Here’s one use scenario: you would like to copy a 25GB video file from a fast external storage drive (and to keep up with the internal flash drive performance, we are now only talking about a Thunderbolt-connected disk array or fast SSD system such as the LaCie LBD 2).
Using the 128GB flash drive in the entry model, and assuming a 650MB/s average write speed, the process would take around 38 seconds.
With the new 256GB flash drive in the middle model, and writing at an average of 1250MB/s, you would have to wait just 20 seconds.
So this may look more like a first-world problem, especially since to take advantage of the added write speed you would need some particularly fast external Thunderbolt storage.

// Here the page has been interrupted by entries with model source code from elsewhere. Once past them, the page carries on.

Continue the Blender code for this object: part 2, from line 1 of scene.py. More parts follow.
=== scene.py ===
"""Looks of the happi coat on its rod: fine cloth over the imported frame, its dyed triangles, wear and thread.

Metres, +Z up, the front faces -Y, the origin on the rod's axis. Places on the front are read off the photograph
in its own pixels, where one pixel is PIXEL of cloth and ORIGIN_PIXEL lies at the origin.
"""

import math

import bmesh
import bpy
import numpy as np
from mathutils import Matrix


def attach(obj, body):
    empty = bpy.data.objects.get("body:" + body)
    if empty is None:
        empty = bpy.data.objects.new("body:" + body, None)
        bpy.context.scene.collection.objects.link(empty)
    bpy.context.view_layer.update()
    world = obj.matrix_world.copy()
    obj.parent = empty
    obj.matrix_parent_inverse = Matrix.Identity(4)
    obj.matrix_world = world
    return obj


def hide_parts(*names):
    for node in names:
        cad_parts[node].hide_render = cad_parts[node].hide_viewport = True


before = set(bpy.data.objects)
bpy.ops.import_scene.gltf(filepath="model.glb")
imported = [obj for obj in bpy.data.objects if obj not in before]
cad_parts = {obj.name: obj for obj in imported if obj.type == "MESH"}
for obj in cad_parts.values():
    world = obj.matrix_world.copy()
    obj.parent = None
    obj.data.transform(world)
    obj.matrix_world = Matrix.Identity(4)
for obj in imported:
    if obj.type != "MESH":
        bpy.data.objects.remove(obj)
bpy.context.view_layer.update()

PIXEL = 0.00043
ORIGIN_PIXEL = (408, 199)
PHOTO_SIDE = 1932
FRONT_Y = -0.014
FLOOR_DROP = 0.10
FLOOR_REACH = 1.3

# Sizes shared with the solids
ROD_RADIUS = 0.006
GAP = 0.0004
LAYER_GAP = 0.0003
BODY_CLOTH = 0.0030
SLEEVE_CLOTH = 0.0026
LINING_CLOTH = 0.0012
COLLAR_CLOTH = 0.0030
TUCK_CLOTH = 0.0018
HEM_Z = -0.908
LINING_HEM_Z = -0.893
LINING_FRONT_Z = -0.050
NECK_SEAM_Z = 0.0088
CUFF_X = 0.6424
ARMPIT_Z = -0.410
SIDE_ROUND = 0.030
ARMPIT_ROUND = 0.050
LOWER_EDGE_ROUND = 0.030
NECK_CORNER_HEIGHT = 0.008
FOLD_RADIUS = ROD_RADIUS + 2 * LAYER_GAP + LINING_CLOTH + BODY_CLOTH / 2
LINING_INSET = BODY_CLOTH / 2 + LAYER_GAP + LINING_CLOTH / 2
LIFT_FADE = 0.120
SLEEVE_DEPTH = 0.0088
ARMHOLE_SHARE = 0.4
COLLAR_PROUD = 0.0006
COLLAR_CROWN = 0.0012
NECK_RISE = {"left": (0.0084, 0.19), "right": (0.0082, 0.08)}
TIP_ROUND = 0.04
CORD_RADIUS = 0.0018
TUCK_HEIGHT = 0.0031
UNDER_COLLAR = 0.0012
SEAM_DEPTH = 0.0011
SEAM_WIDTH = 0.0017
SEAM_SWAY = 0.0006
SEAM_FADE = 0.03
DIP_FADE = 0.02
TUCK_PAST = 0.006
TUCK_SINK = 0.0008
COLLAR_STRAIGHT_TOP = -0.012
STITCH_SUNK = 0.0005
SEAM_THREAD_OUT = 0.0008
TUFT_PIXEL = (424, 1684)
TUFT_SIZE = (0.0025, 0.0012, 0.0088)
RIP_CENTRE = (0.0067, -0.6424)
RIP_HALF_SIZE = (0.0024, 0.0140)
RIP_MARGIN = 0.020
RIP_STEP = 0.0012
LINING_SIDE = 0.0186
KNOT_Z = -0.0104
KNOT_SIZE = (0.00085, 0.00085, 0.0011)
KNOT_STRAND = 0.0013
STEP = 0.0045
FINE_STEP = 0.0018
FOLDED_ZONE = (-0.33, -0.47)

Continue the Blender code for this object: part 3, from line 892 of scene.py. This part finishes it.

What about at the small-file level though, which impacts normal operation of a computer with the saving of user files and background housekeeping activities?
Here we found the two drives were performing the same in single-threaded operations, up to a file size of 64 kB, where both were capable of random writes at around 790MB/s. But where the smaller 128GB drive would then drop to around 680 MB/s at 256kB files, then plateau for all subsequent file sizes, the 256GB drive kept rising in speed to the best 1200+ MB/s write speeds we measured with the largest files.
This suggests that you will not experience any difference in speed when it comes to launching and exiting application, or opening and closing (most) files. But in the edge cases where you need to write large files to the MacBook’s internal drive and you can deliver that data quickly enough, it’ll only take around half as much time. Remember though, even the 128GB flash drive will still scorch off any regular SATA SSD in this respect.
In last year’s line-up, moving from entry to middle models of the 13-inch MacBook Pro with Retina display meant gaining more memory and more storage. With this year’s range, it will cost you £200 just to add another ‘128 GB’ (actually a change from 121 GB to 250 GB). With that extra capacity in this middle model can come a near doubling in write speed though, which may prove very useful in some applications.